🤖 AI Summary
This work addresses the inefficiency of autoregressive image generation, which suffers from sequential dependencies and ambiguity in image tokens, leading to slow inference. While existing speculative decoding methods struggle to balance speed and generation quality, this paper introduces COOL-SD, the first approach to establish a theoretical foundation for relaxed speculative decoding. By analyzing total variation distance and perturbation behavior, the authors derive an optimal resampling distribution and incorporate an annealing mechanism to dynamically adjust the degree of relaxation during decoding.

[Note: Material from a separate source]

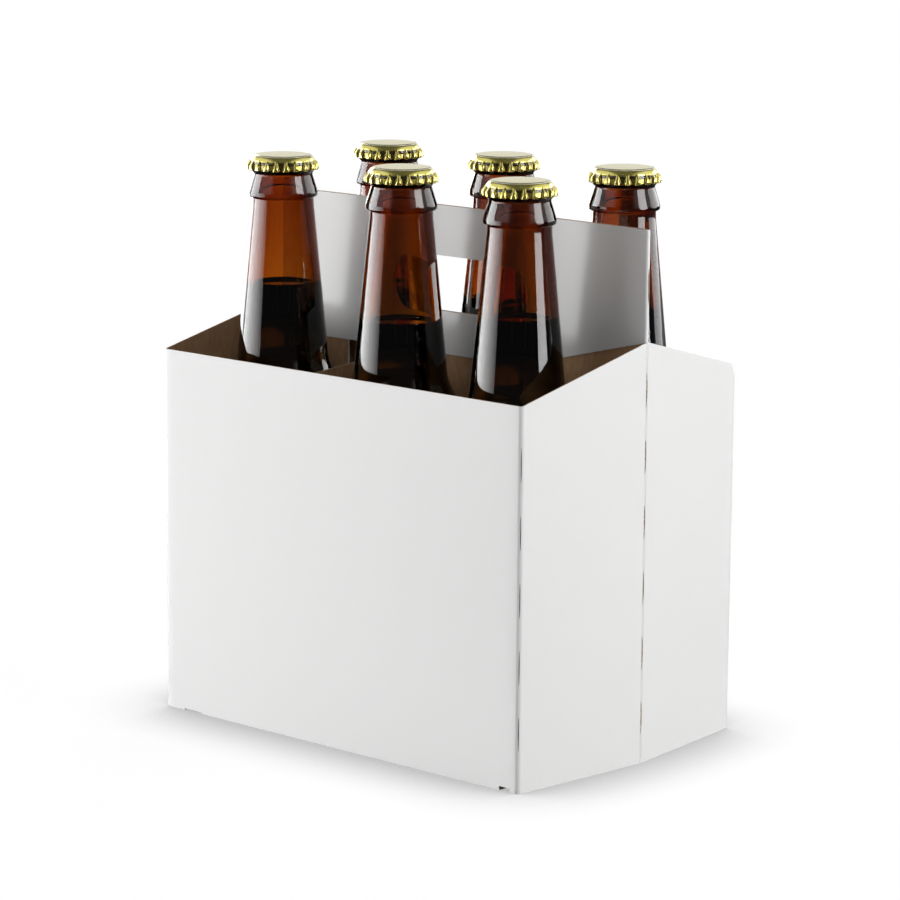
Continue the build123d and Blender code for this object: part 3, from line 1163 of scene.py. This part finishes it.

The proposed method achieves significant acceleration without compromising visual fidelity, consistently outperforming current state-of-the-art techniques across multiple benchmarks and offering a superior trade-off between inference speed and generation quality.
📝 Abstract
Despite significant progress in autoregressive image generation, inference remains slow due to the sequential nature of AR models and the ambiguity of image tokens, even when using speculative decoding. Recent works attempt to address this with relaxed speculative decoding but lack theoretical grounding. In this paper, we establish the theoretical basis of relaxed SD and propose COOL-SD, an annealed relaxation of speculative decoding built on two key insights. The first analyzes the total variation (TV) distance between the target model and relaxed speculative decoding and yields an optimal resampling distribution that minimizes an upper bound of the distance. The second uses perturbation analysis to reveal an annealing behaviour in relaxed speculative decoding, motivating our annealed design. Together, these insights enable COOL-SD to generate images faster with comparable quality, or achieve better quality at similar latency. Experiments validate the effectiveness of COOL-SD, showing consistent improvements over prior methods in speed-quality trade-offs.